Attori si nasce o si diventa strada facendo?

"La recitazione è un gioco per tutti, ma quando diventa un lavoro non si può dire che basti andare a scuola per imparare, anche se lo studio è fondamentale per chiunque abbia comunque una struttura innata. Se io non avessi frequentato l'Accademia d'Arte drammatica non sarei mai riuscito ad approfondire un certo talento. A scuola non solo ci si confronta con i maestri, ma si riconoscono i propri limiti specchiandosi nelle capacità degli altri. Ci si può riuscire senza scuola solo se c'è un' attitudine particolare". ­

Come sua madre?

"Come mia madre...Ne 'La città ideale', primo film di cui ho curato la regia, lei ha interpretato il ruolo di mia madre, non senza qualche perplessità iniziale.

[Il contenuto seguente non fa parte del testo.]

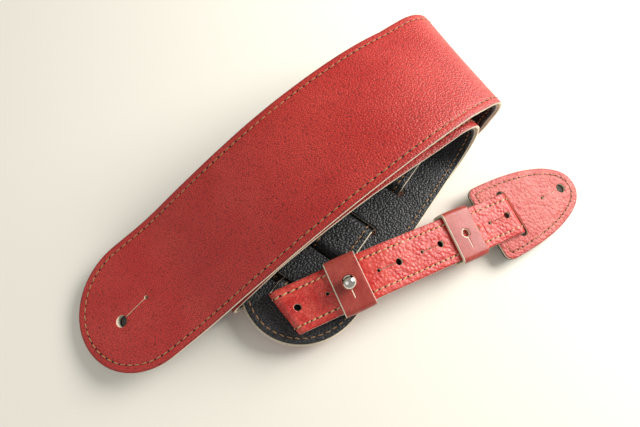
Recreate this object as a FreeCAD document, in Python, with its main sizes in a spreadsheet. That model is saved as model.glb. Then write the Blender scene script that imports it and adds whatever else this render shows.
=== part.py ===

Non è stato facile. Anzi, nei primi momenti è stato un disastro. Poi ha raggiunto quella naturalezza necessaria a un'attrice e dovunque il film è stato presentato, dall' Europa alla Russia, tutti sono rimasti entusiasti della sua interpretazione. E' bravissima".

­A lei piacciono le sfide. Quale sarà la prossima?

"Ho molte tentazioni. Per ora nessun progetto".